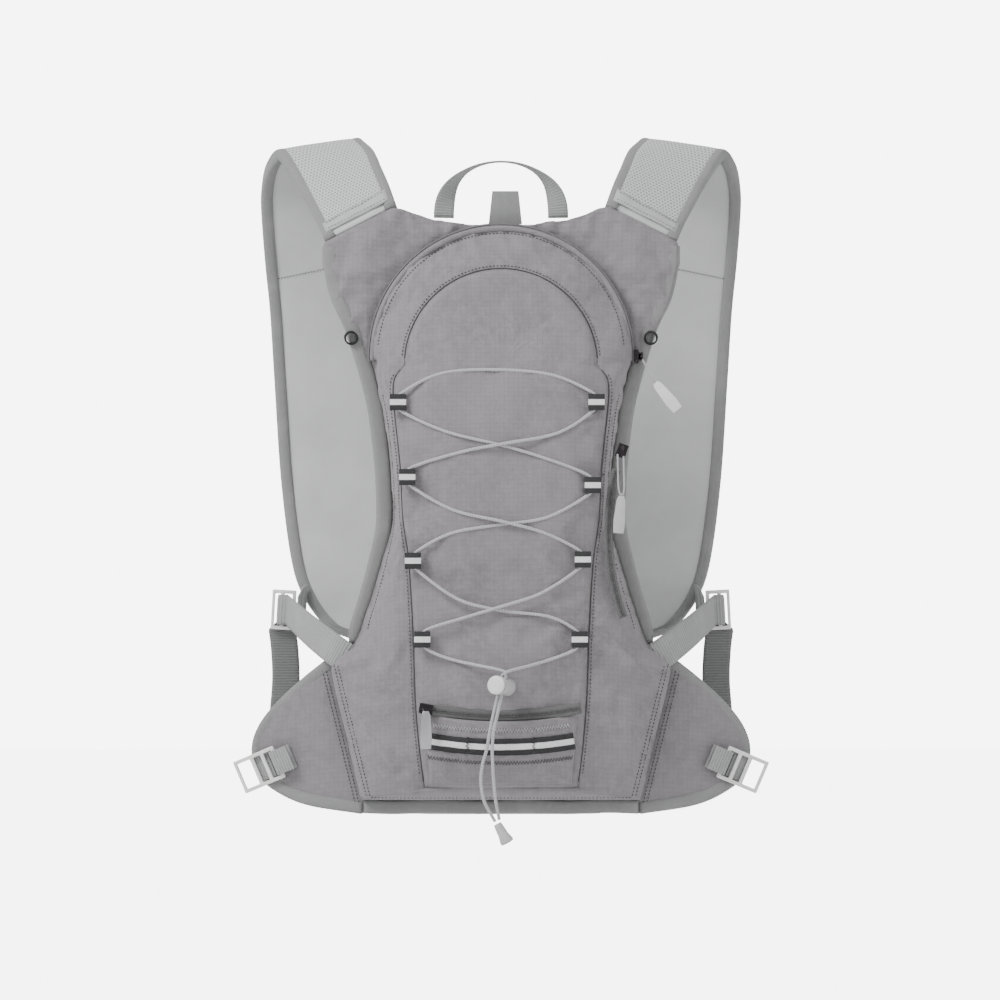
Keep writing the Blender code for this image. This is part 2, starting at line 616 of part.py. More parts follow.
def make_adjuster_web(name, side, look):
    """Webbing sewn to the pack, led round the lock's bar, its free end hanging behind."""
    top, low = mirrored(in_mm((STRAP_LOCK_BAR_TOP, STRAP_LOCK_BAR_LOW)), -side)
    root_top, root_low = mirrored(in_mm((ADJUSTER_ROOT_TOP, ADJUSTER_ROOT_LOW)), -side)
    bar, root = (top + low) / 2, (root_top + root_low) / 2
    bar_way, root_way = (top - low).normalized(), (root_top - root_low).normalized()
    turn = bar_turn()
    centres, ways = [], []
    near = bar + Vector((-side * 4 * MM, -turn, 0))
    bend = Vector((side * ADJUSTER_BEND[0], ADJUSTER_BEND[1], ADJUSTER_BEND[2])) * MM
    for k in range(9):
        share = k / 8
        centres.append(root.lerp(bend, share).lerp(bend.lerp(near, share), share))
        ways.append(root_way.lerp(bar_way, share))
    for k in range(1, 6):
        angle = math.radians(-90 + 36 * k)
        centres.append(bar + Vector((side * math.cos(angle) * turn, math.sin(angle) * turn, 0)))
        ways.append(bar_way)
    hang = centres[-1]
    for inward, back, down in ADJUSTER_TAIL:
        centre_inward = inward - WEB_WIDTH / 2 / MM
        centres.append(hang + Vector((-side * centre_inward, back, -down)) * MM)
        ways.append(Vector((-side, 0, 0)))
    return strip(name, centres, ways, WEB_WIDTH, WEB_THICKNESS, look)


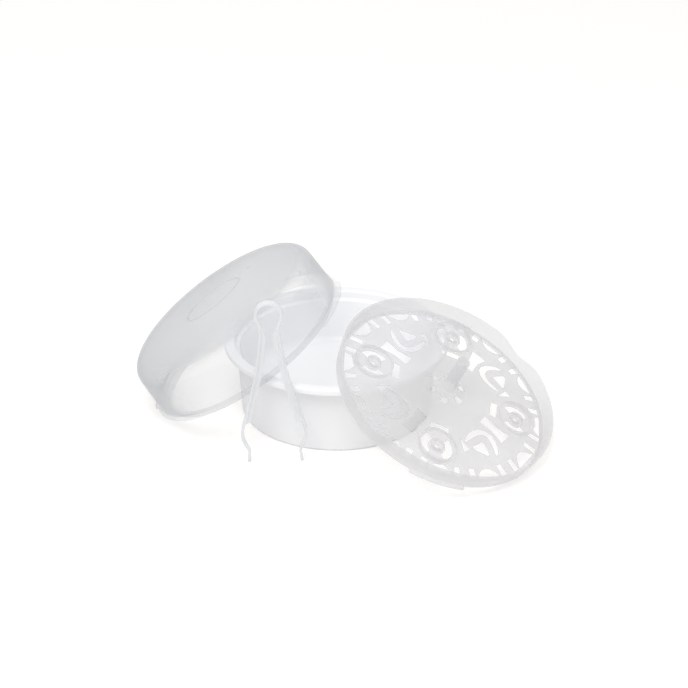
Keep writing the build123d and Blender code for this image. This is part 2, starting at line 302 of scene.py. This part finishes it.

SHORT PROBLEM:
Output all of the material, please, exactly as it stands.

SOLUTION TO THIS EXERCISE:
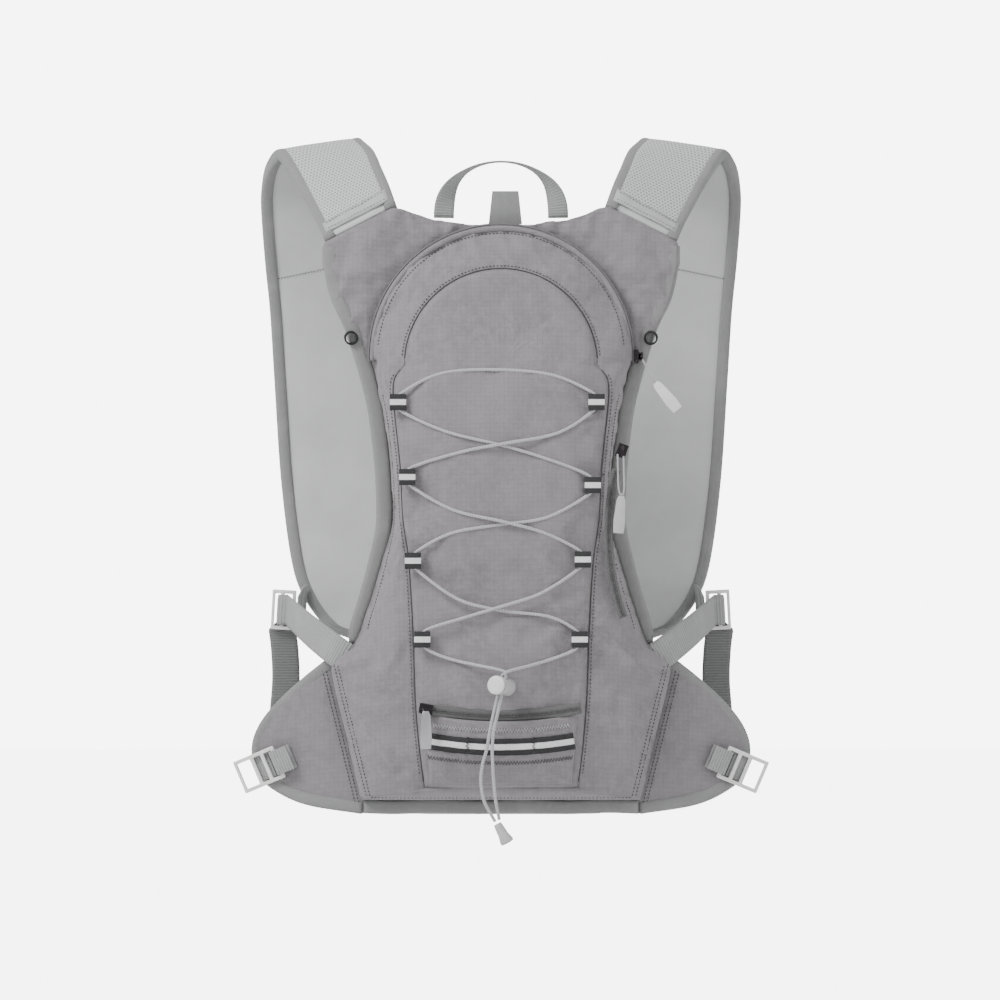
Keep writing the Blender code for this image. This is part 2, starting at line 616 of part.py. More parts follow.
def make_adjuster_web(name, side, look):
    """Webbing sewn to the pack, led round the lock's bar, its free end hanging behind."""
    top, low = mirrored(in_mm((STRAP_LOCK_BAR_TOP, STRAP_LOCK_BAR_LOW)), -side)
    root_top, root_low = mirrored(in_mm((ADJUSTER_ROOT_TOP, ADJUSTER_ROOT_LOW)), -side)
    bar, root = (top + low) / 2, (root_top + root_low) / 2
    bar_way, root_way = (top - low).normalized(), (root_top - root_low).normalized()
    turn = bar_turn()
    centres, ways = [], []
    near = bar + Vector((-side * 4 * MM, -turn, 0))
    bend = Vector((side * ADJUSTER_BEND[0], ADJUSTER_BEND[1], ADJUSTER_BEND[2])) * MM
    for k in range(9):
        share = k / 8
        centres.append(root.lerp(bend, share).lerp(bend.lerp(near, share), share))
        ways.append(root_way.lerp(bar_way, share))
    for k in range(1, 6):
        angle = math.radians(-90 + 36 * k)
        centres.append(bar + Vector((side * math.cos(angle) * turn, math.sin(angle) * turn, 0)))
        ways.append(bar_way)
    hang = centres[-1]
    for inward, back, down in ADJUSTER_TAIL:
        centre_inward = inward - WEB_WIDTH / 2 / MM
        centres.append(hang + Vector((-side * centre_inward, back, -down)) * MM)
        ways.append(Vector((-side, 0, 0)))
    return strip(name, centres, ways, WEB_WIDTH, WEB_THICKNESS, look)


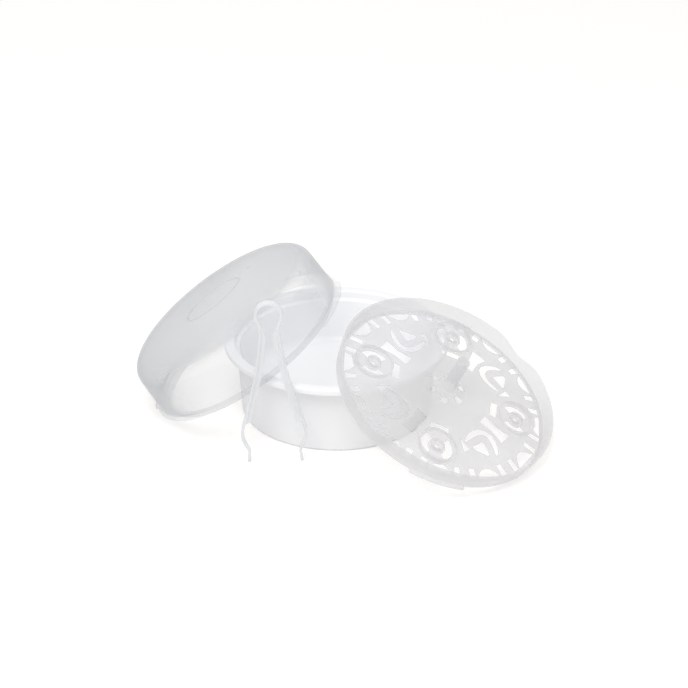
Keep writing the build123d and Blender code for this image. This is part 2, starting at line 302 of scene.py. This part finishes it.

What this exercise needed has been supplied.